# CHALLENGE:
Output all lines exactly.

════════════════════

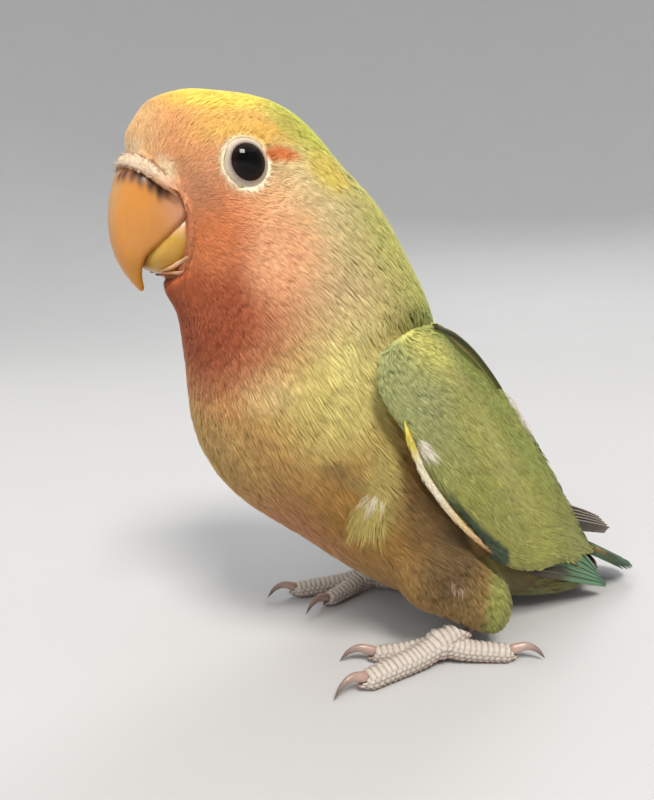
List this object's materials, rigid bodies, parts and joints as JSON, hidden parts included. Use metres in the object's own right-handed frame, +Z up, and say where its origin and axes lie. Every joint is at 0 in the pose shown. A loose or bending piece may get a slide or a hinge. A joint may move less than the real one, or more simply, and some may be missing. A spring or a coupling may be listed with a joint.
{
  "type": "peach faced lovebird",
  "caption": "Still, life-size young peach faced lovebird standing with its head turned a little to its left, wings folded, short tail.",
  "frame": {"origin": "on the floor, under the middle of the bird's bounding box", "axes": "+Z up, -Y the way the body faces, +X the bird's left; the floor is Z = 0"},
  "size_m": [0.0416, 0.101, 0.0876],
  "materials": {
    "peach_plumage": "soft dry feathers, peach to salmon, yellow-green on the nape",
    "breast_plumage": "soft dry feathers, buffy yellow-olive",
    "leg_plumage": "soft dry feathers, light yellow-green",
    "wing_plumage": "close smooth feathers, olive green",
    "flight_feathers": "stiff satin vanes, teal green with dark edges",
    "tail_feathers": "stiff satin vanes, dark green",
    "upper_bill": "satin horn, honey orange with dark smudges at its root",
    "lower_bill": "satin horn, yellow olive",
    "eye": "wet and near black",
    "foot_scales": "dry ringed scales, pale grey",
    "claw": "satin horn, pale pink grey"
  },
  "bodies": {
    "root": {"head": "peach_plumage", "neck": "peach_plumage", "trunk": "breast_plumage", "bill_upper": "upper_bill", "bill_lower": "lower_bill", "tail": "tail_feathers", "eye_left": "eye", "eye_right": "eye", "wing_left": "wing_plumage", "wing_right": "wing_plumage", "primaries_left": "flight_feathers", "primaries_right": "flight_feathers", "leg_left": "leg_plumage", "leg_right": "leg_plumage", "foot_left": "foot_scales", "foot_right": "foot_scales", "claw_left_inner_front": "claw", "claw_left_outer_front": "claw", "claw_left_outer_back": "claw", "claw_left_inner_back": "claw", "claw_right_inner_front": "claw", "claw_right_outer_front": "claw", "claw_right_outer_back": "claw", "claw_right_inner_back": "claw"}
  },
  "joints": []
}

════════════════════

# RESULT FOR THIS EXERCISE:
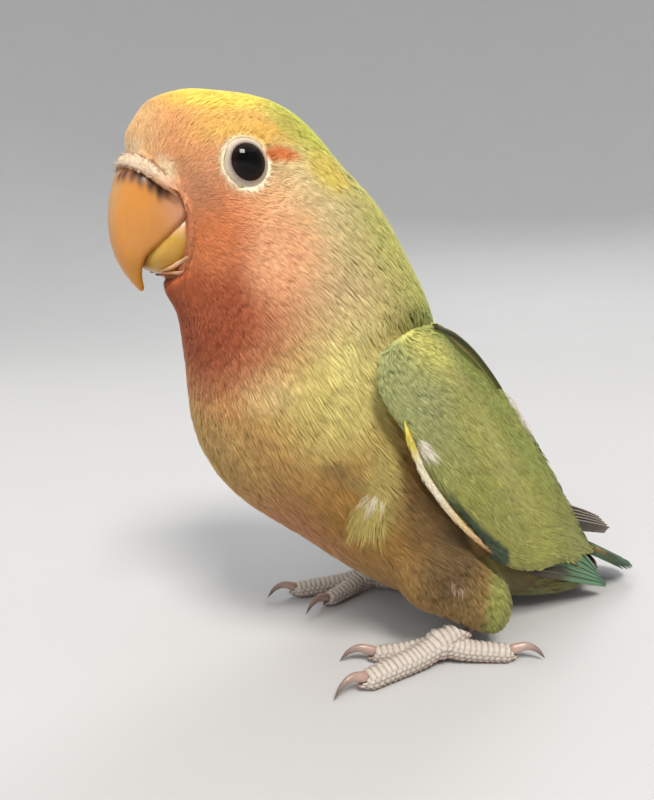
List this object's materials, rigid bodies, parts and joints as JSON, hidden parts included. Use metres in the object's own right-handed frame, +Z up, and say where its origin and axes lie. Every joint is at 0 in the pose shown. A loose or bending piece may get a slide or a hinge. A joint may move less than the real one, or more simply, and some may be missing. A spring or a coupling may be listed with a joint.
{
  "type": "peach faced lovebird",
  "caption": "Still, life-size young peach faced lovebird standing with its head turned a little to its left, wings folded, short tail.",
  "frame": {"origin": "on the floor, under the middle of the bird's bounding box", "axes": "+Z up, -Y the way the body faces, +X the bird's left; the floor is Z = 0"},
  "size_m": [0.0416, 0.101, 0.0876],
  "materials": {
    "peach_plumage": "soft dry feathers, peach to salmon, yellow-green on the nape",
    "breast_plumage": "soft dry feathers, buffy yellow-olive",
    "leg_plumage": "soft dry feathers, light yellow-green",
    "wing_plumage": "close smooth feathers, olive green",
    "flight_feathers": "stiff satin vanes, teal green with dark edges",
    "tail_feathers": "stiff satin vanes, dark green",
    "upper_bill": "satin horn, honey orange with dark smudges at its root",
    "lower_bill": "satin horn, yellow olive",
    "eye": "wet and near black",
    "foot_scales": "dry ringed scales, pale grey",
    "claw": "satin horn, pale pink grey"
  },
  "bodies": {
    "root": {"head": "peach_plumage", "neck": "peach_plumage", "trunk": "breast_plumage", "bill_upper": "upper_bill", "bill_lower": "lower_bill", "tail": "tail_feathers", "eye_left": "eye", "eye_right": "eye", "wing_left": "wing_plumage", "wing_right": "wing_plumage", "primaries_left": "flight_feathers", "primaries_right": "flight_feathers", "leg_left": "leg_plumage", "leg_right": "leg_plumage", "foot_left": "foot_scales", "foot_right": "foot_scales", "claw_left_inner_front": "claw", "claw_left_outer_front": "claw", "claw_left_outer_back": "claw", "claw_left_inner_back": "claw", "claw_right_inner_front": "claw", "claw_right_outer_front": "claw", "claw_right_outer_back": "claw", "claw_right_inner_back": "claw"}
  },
  "joints": []
}